At an advanced age when most fighters have either retired, or are being urged to retire by those around them, 41-year-old Jason Reinhardt finds himself on the cusp of finally “making it” in the UFC.

Much of the fuel for Reinhardt’s fire can be traced to this: job hatred. Disdain for his vocation has been parked in the recesses of the Illinois native’s mind as he prepares to step into the Octagon on Feb. 26 against Chinese sensation Tiequan Zhang (17-1).

Don’t be confused — Reinhardt’s deep-seated resentment is not directed at professional fighting, where he has amassed a spectacular 20-1 record. It’s his other job, the one Reinhardt has reluctantly mastered and refined over the past 22 years, the trade his father began teaching him at age 19. It’s a tedious gig that causes him to walk door-to-door delivering a rehearsed pitch to perfect strangers.
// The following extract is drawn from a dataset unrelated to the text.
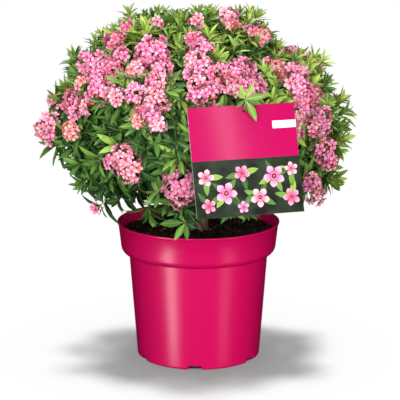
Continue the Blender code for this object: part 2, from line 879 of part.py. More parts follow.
def bough_azimuth(place):
    """Halfway between the low and the middle mass that the bough carries."""
    low, middle = MASS_RINGS[0], MASS_RINGS[1]
    return (low[3] + middle[3]) / 2 + 360 * place / BOUGHS


def make_trunk(materials, parent):
    """A stubby stem with a root flare, and a fork with a slanting flat for each bough and a level top."""
    shape = bmesh.new()
    rings = []
    low, high = FLARE_HEIGHTS
    levels = ((0, TRUNK_FOOT_RADIUS), (low, TRUNK_RADIUS + FLARE_STEP), (high, TRUNK_RADIUS))
    levels += ((FORK_HEIGHT - FORK_SLOPE, FORK_RADIUS), (FORK_HEIGHT, FORK_TOP_RADIUS))
    for level, (height, radius) in enumerate(levels):
        ring = []
        for place in range(BOUGHS):
            for side in (-1, 1):
                turn = math.radians(bough_azimuth(place)) + side * HALF_FLAT
                swell = 1 + (ROOT_FLARE * side * math.sin(3 * turn) if level == 0 else 0)
                centre = trunk_point(height)
                out = Vector((math.sin(turn), -math.cos(turn), 0)) * radius * swell
                ring.append(shape.verts.new(centre + out))
        rings.append(ring)
    count = 2 * BOUGHS
    for near, far in zip(rings, rings[1:]):
        for k in range(count):
            shape.faces.new((near[k - 1], near[k], far[k], far[k - 1]))
    shape.faces.new(reversed(rings[0]))
    shape.faces.new(rings[-1])
    trunk = object_from(shape, "trunk", [materials["bark"]], origin=trunk_point(0), parent=parent)
    shade_round(trunk, 50)


def make_boughs(materials, parent):
    """The boughs, and for each the end that its masses' stems meet."""
    forks = {}
    flat = math.cos(HALF_FLAT)
    slope = (FORK_RADIUS - FORK_TOP_RADIUS) * flat
    normal_rise = slope / math.hypot(slope, FORK_SLOPE)
    normal_out = FORK_SLOPE / math.hypot(slope, FORK_SLOPE)
    for place in range(BOUGHS):
        turn = math.radians(bough_azimuth(place))
        outward = Vector((math.sin(turn), -math.cos(turn), 0))
        direction = outward * normal_out + Vector((0, 0, normal_rise))
        flat_middle = trunk_point(FORK_HEIGHT - FORK_SLOPE / 2)
        flat_middle += outward * (FORK_RADIUS + FORK_TOP_RADIUS) / 2 * flat
        wander = BOUGH_WANDER * math.sin(BOUGH_WANDER_TURN * place)
        end = crown_point(bough_azimuth(place) + wander, BOUGH_ELEVATION + wander, BOUGH_SHARE)
        end_direction = ((end - CROWN_CENTRE).normalized() + Vector((0, 0, BOUGH_RISE))).normalized()
        path = bent_path(flat_middle + direction * GAP, direction, end, end_direction, BOUGH_STEPS)
        forks[place] = finish_bough(f"bough_{place + 1}", path, materials, parent)
    top = trunk_point(FORK_HEIGHT) + Vector((0, 0, GAP))
    end = CROWN_CENTRE + Vector((*LEADER_DRIFT, CROWN_RISE * BOUGH_SHARE))
    path = bent_path(top, Vector((0, 0, 1)), end, Vector((0, 0, 1)), BOUGH_STEPS)
    forks["leader"] = finish_bough("leader", path, materials, parent)
    return forks


def finish_bough(name, path, materials, parent):
    shape = bmesh.new()
    taper = (BOUGH_TIP_RADIUS - BOUGH_ROOT_RADIUS) / (len(path) - 1)
    add_limb(shape, path, [BOUGH_ROOT_RADIUS + taper * k for k in range(len(path))], BOUGH_SIDES)
    bough = object_from(shape, name, [materials["bark"]], origin=path[0], parent=parent)
    shade_round(bough, 60)
    return {"path": path, "end": path[-1], "direction": (path[-1] - path[-2]).normalized()}


# The card label and the twig that it hangs on


def make_card(materials, parent):
    shape = bmesh.new()
    middle = Vector((CARD_LEFT + CARD_WIDTH / 2, CARD_THICKNESS / 2, CARD_BOTTOM + CARD_HEIGHT / 2))
    size = Matrix.Diagonal((CARD_WIDTH, CARD_THICKNESS, CARD_HEIGHT, 1))
    bmesh.ops.create_cube(shape, size=1, matrix=Matrix.Translation(middle) @ size)
    card = object_from(shape, "label_card", [materials["card"]], parent=parent)
    card.matrix_basis = CARD_FRAME
    shape = bmesh.new()
    across = Matrix.Rotation(math.pi / 2, 4, "X")
    bmesh.ops.create_cone(
        shape,
        cap_ends=True,
        segments=CARD_HOLE_SIDES,
        radius1=CARD_HOLE_RADIUS,
        radius2=CARD_HOLE_RADIUS,
        depth=CARD_THICKNESS * 6,
        matrix=across,
    )
    cutter = object_from(shape, "card_hole_cutter", [], parent=card)
    cutter.hide_render = True
    cutter.display_type = "WIRE"
    hole = card.modifiers.new("hanging_hole", "BOOLEAN")
    hole.operation = "DIFFERENCE"
    hole.object = cutter
    hole.solver = "EXACT"


def make_hanger(masses):
    """The twig that the card hangs on: it comes forward through the hole and ends in a whorl."""
    turn = CARD_FRAME.to_3x3()
    forward = turn @ Vector((0, -1, 0))
    up = turn @ Vector((0, 0, 1))
    in_hole = CARD_HANG + up * (CARD_HOLE_RADIUS * CARD_HOLE_FIT - HANGER_RADIUS - GAP)
    tip = in_hole + forward * HANGER_REACH
    mass = nearest_mass(masses, CARD_HANG)
    across = crosswise(forward)
    third = forward.cross(across)
    places = []
    for degrees, rise, size in HANGER_LEAVES:
        a = math.radians(degrees)
        direction = (across * math.cos(a) + third * math.sin(a) + forward * rise).normalized()
        leaf = leaf_corners(tip, direction, crosswise(direction, forward), LEAF_LENGTH * size)
        places.append((a, leaf))
    path = [mass["middle"], in_hole - forward * HANGER_STRAIGHT, in_hole, tip]
    shoot = (tip - forward * HANGER_ROOT, tip, forward, places)
    return {"mass": mass["name"], "twig": (path, [HANGER_RADIUS] * len(path)), "shoot": shoot}


def main():
    clear_scene()
    materials = make_materials()
    whole = bpy.data.objects.new("potted_rhododendron", None)
    bpy.context.scene.collection.objects.link(whole)
    make_pot(materials, whole)
    make_compost(materials, whole)
    make_trunk(materials, whole)
    forks = make_boughs(materials, whole)
    make_card(materials, whole)
    masses = make_masses()
    heads = place_heads(masses)
    tips = shoot_tips(heads)
    stems = stem_paths(masses, forks)
    hanger = make_hanger(masses)
    limbs = [{"path": fork["path"], "radius": BOUGH_ROOT_RADIUS, "feeds": None} for fork in forks.values()]
    limbs += [{"path": stem[0], "radius": STEM_RADIUS, "feeds": name} for name, stem in stems.items()]
    limbs.append({"path": hanger["twig"][0], "radius": HANGER_RADIUS, "feeds": hanger["mass"]})
    crown = {"masses": masses, "heads": heads, "limbs": limbs}
    leaves = 0
    for mass in masses:
        leaves += make_mass(mass, crown, tips, stems[mass["name"]], hanger, materials, whole)
    print(f"{len(heads)} flower heads, {len(tips)} leafy twigs, {leaves} leaves")


main()
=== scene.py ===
# %% [markdown]
# # A potted dwarf rhododendron in flower
#
# The plant is a low, rounded shrub in a magenta nursery pot, with a card label hung on one of its twigs.
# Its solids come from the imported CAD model: pot, compost, trunk, boughs, and one solid for each mass of
# foliage. This lesson keeps their places and puts the living surface round them, from the wood outwards.
#
# Every length is in metres, and Z points up. The pot stands on the origin, and its front looks towards -Y.

# %% Loading the frame
import json
import math

import bmesh
import bpy
import numpy as np
from mathutils import Matrix, Vector, noise

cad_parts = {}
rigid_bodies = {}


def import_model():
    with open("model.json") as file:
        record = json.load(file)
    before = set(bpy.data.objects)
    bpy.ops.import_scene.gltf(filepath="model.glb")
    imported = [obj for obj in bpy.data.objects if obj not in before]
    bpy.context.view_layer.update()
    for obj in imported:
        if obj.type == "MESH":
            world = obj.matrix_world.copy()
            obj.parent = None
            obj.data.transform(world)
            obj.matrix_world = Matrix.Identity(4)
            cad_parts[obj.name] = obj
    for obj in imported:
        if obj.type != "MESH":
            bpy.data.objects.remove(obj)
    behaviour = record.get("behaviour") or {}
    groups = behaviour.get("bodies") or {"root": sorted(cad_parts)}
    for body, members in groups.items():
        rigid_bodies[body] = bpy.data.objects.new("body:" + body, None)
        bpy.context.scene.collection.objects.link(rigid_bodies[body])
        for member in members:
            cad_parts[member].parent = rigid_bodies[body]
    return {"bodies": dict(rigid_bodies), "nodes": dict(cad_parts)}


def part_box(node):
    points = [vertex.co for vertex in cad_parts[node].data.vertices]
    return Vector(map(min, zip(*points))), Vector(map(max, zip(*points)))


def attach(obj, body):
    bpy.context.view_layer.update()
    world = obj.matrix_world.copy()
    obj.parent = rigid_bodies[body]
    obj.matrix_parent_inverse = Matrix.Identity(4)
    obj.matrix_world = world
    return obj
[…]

“Hi, I’m Jason Reinhardt. I’m in the area talking to people about life insurance and I wanted to share some information with you about ….”

Waking up every day and soliciting others is not for the meek of heart or easily discouraged.

“I’d knock on about 120 doors a day,” Reinhardt said. “Maybe 1 in 20 would say ‘yes.’”

1 in 20, dismal as it sounds, actually qualified him as a success. Reinhardt, married with an 11-year-old daughter, said he has made north of $100,000 a year selling life and funeral insurance policies to people at their dinner tables. But boredom trumped finance, and Reinhardt sees a breakout performance against Zhang as the freedom he’s been awaiting for two decades.

“I hate it. I don’t want to sell life insurance door-to-door any more so I have to win this fight,” he said. “This is my only way out, it’s do or die with this fight. I’m going to fight until the end in that cage. This is my only shot.”